Hmm... that's all coming out sounding more critical than I mean to. I just want more info and I am curious about the approach.
Zanfa|10 months ago
Also, you don't need all 4 Linux images, just the one you want to run as your guest OS. Emulation / virtualization depends on the guest OS CPU architecture.
emmelaich|10 months ago
The easiest way is to just choose from the UTM gallery. But I wanted Fedora 41, not 38 which is the latest in the gallery.
goranmoomin|10 months ago
I don’t understand why anyone would go to the route of emulation in 2025, but if someone wants to run an x86_64 image with UTM, well that’s the only route – I’d suggest just going to an aarch64 image. Things were a bit more rough back in 2020, but stuff got much better and I don’t remember any compatibility problems these days.

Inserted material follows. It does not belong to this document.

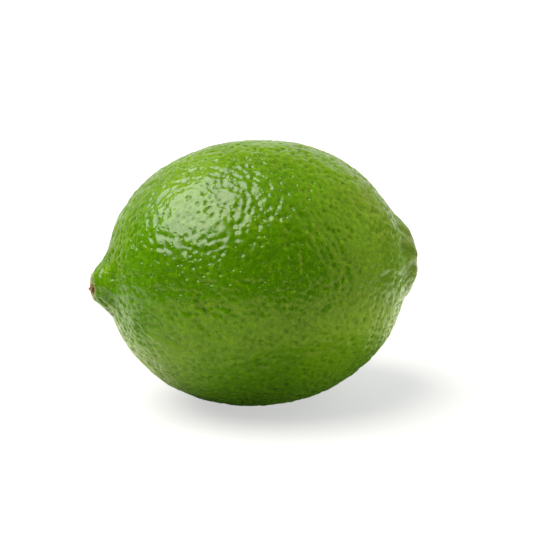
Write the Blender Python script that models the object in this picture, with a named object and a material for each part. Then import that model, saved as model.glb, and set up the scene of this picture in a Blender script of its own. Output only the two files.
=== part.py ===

[0] https://cloudinit.readthedocs.io/en/latest/reference/datasou...
larusso|10 months ago
ikatson|10 months ago
Afaik UTM uses Qemu under the hood, but provides a nice UI on top for the basic use cases. It also has a library of prepared images, so that your VM is a few clicks away from intention to have one.
It can also modify the VM, resize storage after creation etc.
Of course all of it can be done with QEMU alone, but this makes it easier to deal with than remembering tons of QEMU command line arguments.
znpy|10 months ago
qemu needs to be studied a bit, UTM is fairly intuitive.
I recently decided to learn how to create VMs with bare qemu (using the command-line).
As I have an arm macbook for work, UTM helped me a ton with aarch64 virtual machines because I could enable debug log and see what qemu options/flags/switches would UTM use.
Unrelated: I have some ideas about writing a tool that aims at being a "spiritual successor" to vagrant (from hashicorp), but focused on targeting qemu rather than virtual box.